The list could go on, as we know, but let’s stop here to mention finally skiing’s uncertain joys. Looking close, however, there is only one of these: the descent. It is soon clear to see why this is an uncertainty:
1) perhaps the weather is bad;
2) the slope is not beaten;
3) the snow is not in good condition;
4) the boots hurt;
5) our partners ski better than us;
6) the skis are not suitable for the snow;
7) a storm is blowing;
8) our legs cannot hold up
But, Buzzati points out, there is a way to avoid disappointment, or to arrive at the bottom of the slope in the shortest time possible: do away with the descent itself!!!
"And instead of putting your tibias in jeopardy, lie down, with a blanket on your knees, to enjoy the benefits of the sun, while the other idiots tear down the slope through the ravines risking life and limb" concludes the ironic writer who actually was a mountaineer and experienced skier.
Let’s admit it: Buzzati is not entirely wrong to stigmatise, albeit in a roundabout way, the decline and excesses of the world of mass skiing, increasingly seen as a fashion statement and status symbol, and less as a healthy sport that teaches you to love and respect the mountains.

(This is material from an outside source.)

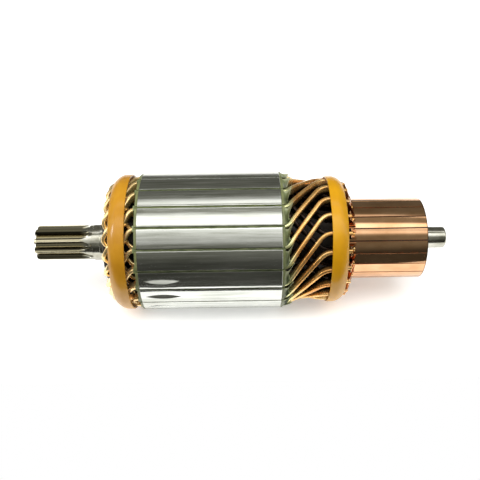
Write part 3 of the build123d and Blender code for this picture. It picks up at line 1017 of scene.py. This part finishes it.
def make_segments():
    """One copper segment with its riser, copied round."""
    middle = BOTTOM + LEAD + PITCH / 2
    work = bmesh.new()
    for part in (segment_body(middle), segment_cheeks(middle)):
        work.from_mesh(part)
        bpy.data.meshes.remove(part)
    mesh = bpy.data.meshes.new("commutator_bar")
    work.to_mesh(mesh)
    work.free()
    for index in range(SLOTS):
        turned = mesh.copy()
        turned.transform(Matrix.Rotation(radians(index * PITCH), 4, "X"))
        piece = new_object(f"commutator_bar_{index + 1:02d}", turned)
        show(piece, "segment_copper", SEGMENT, f"commutator_segment_{index + 1:02d}")
    bpy.data.meshes.remove(mesh)


def make_mouldings():
    outline = [(HUB_START, HUB_BORE_R), (HUB_END, HUB_BORE_R), *DOVETAIL, (HUB_START, COM_R - 2.4)]
    outline = rounded(outline, [0.1, 0.6, 0.2, 0, 0, 0, 0, 0, 0.3], 4)
    mesh = lathe("commutator_moulding", outline, 160)
    show(new_object("commutator_moulding", mesh), "moulding", MOULDING, "commutator_hub")
    outline = [
        (-PACK_HALF, SHAFT_R), (-PACK_HALF, CONE_R), (CONE_SHOULDER, CONE_R),
        (RING_END, CONE_END_R), (RING_END, SHAFT_R),
    ]
    mesh = lathe("drive_end_cone", rounded(outline, [0, 0.2, 1.0, 0.4, 0], 4), 160)
    show(new_object("drive_end_cone", mesh), "moulding", MOULDING, "drive_end_support")


def dress(node, material):
    """Give a CAD node that is shown as it is its material."""
    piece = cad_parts[node]
    if not piece.material_slots:
        piece.data.materials.append(material)
    for place in piece.material_slots:
        place.material = material


make_shaft()
make_thrust_ring()
make_core()
make_end_sheet("drive_end_fibre", "drive_end_lamination", -PACK_HALF, -CORE_HALF)
make_end_sheet("commutator_end_fibre", "commutator_end_lamination", CORE_HALF, PACK_HALF)
make_liners()
make_cuffs()
make_coils()
make_bands()
make_segments()
make_mouldings()
dress("mica_sheets", MICA)
dress("layer_ring", PAPER)
dress("commutator_sleeve", STEEL)
dress("insulating_tube", MOULDING)


# Floor and light.
FLOOR_SIZE = 3.0
FLOOR_FRONT = -0.068

# Brightness of the studio round the shaft, by angle from +Y over +Z: a dim room with
# three long soft boxes parallel to the shaft. Below 0 degrees lies the dark room.
STUDIO_LIGHT = [
    (-180, 0.06), (-8, 0.10), (0, 0.32), (3, 0.15), (12, 0.13), (60, 0.17), (70, 0.24),
    (73, 0.9), (75, 1.2), (77, 2.0), (81, 1.9), (83, 0.35), (97, 0.40),
    (103, 2.3), (118, 2.3), (121, 0.95), (124, 1.6), (129, 1.4),
    (133, 0.5), (138, 0.26), (154, 0.22), (165, 0.19), (180, 0.07),
]
# The room is a little warmer than the boxes, which are brighter than BOX_LEVEL.
BOX_LEVEL = 0.8
ROOM_BLUE = 0.86
BOX_BLUE = 0.97


def make_floor():
    """A plain pale sheet that ends a little in front of the object."""
    z = cad_low.z
    mesh = bpy.data.meshes.new("studio_floor")
    corners = [
        (-FLOOR_SIZE, FLOOR_FRONT, z), (FLOOR_SIZE, FLOOR_FRONT, z),
        (FLOOR_SIZE, FLOOR_SIZE, z), (-FLOOR_SIZE, FLOOR_SIZE, z),
    ]
    mesh.from_pydata(corners, [], [(0, 1, 2, 3)])
    piece = new_object("studio_floor", mesh)
    s = Shader("studio_floor_paper", Roughness=0.9, Specular_IOR_Level=0.1,
               Emission_Color=(1.0, 1.0, 1.0, 1.0), Emission_Strength=0.35)
    cloud = s.noise((3, 3, 3), 2.0)
    s.colour(s.ramp(cloud, [(0.3, (0.90, 0.90, 0.90)), (0.7, (0.92, 0.92, 0.92))]))
    piece.data.materials.append(s.material)


def make_world():
    """The room as STUDIO_LIGHT gives it, and plain white behind the object."""
    world = bpy.data.worlds.new("studio")
    bpy.context.scene.world = world
    world.use_nodes = True
    tree = world.node_tree
    where = tree.nodes.new("ShaderNodeTexCoord")
    split = tree.nodes.new("ShaderNodeSeparateXYZ")
    tree.links.new(where.outputs["Generated"], split.inputs["Vector"])
    angle = tree.nodes.new("ShaderNodeMath")
    angle.operation = "ARCTAN2"
    tree.links.new(split.outputs["Z"], angle.inputs[0])
    tree.links.new(split.outputs["Y"], angle.inputs[1])
    span = tree.nodes.new("ShaderNodeMapRange")
    span.inputs["From Min"].default_value = -pi
    span.inputs["From Max"].default_value = pi
    tree.links.new(angle.outputs["Value"], span.inputs["Value"])
    ramp = tree.nodes.new("ShaderNodeValToRGB")
    elements = ramp.color_ramp.elements
    while len(elements) < len(STUDIO_LIGHT):
        elements.new(0.5)
    for element, (place, value) in zip(elements, STUDIO_LIGHT):
        element.position = (place + 180) / 360
        blue = value * (ROOM_BLUE if value < BOX_LEVEL else BOX_BLUE)
        element.color = (value, value, blue, 1.0)
    tree.links.new(span.outputs["Result"], ramp.inputs["Fac"])
    path = tree.nodes.new("ShaderNodeLightPath")
    # The colours of a mix node are its inputs 6 and 7 and its output 2.
    plain = tree.nodes.new("ShaderNodeMix")
    plain.data_type = "RGBA"
    tree.links.new(path.outputs["Is Camera Ray"], plain.inputs[0])
    tree.links.new(ramp.outputs["Color"], plain.inputs[6])
    plain.inputs[7].default_value = (1.0, 1.0, 1.0, 1.0)
    background = tree.nodes["Background"]
    tree.links.new(plain.outputs[2], background.inputs["Color"])
    background.inputs["Strength"].default_value = 1.0


def soft_box(name, aim, towards, width, height, energy):
    """A soft box that stands off from the aim point by the vector towards, and faces it."""
    data = bpy.data.lights.new(name, "AREA")
    data.shape = "RECTANGLE"
    data.size = width
    data.size_y = height
    data.energy = energy
    box = bpy.data.objects.new(name, data)
    box.location = Vector(aim) + towards
    box.rotation_euler = towards.to_track_quat("Z", "Y").to_euler()
    bpy.context.scene.collection.objects.link(box)
    return box


def make_lights():
    overhead = soft_box("overhead", (0.0, 0.0, 0.0), Vector((0.0, -0.25, 0.9)), 1.4, 0.9, 9.0)
    overhead.visible_glossy = False
    towards = Vector((-0.86, -0.20, 0.45)) * 0.8
    soft_box("left_box", (-0.049, -0.025, 0.026), towards, 0.10, 0.25, 1.2)
    front = radians(140)
    towards = Vector((0.0, cos(front), sin(front))) * 0.8
    soft_box("front_box", (-0.175, 0.0, 0.0), towards, 0.65, 0.20, 0.22)


make_floor()
make_world()
make_lights()
bpy.context.scene.view_settings.view_transform = "Standard"
bpy.context.scene.view_settings.look = "None"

But it is also true that, if you choose the right place, time, company, state of mind, including an awareness of your own human and technical limits, you can really derive from skiing a joy without uncertainties, which gets closer to nature, beauty and the real soul of things and ourselves.
Then, turning the opening words on their head as Francesca Neri would like it, I will finish exclaiming: "I hate skiing... I have changed my mind!".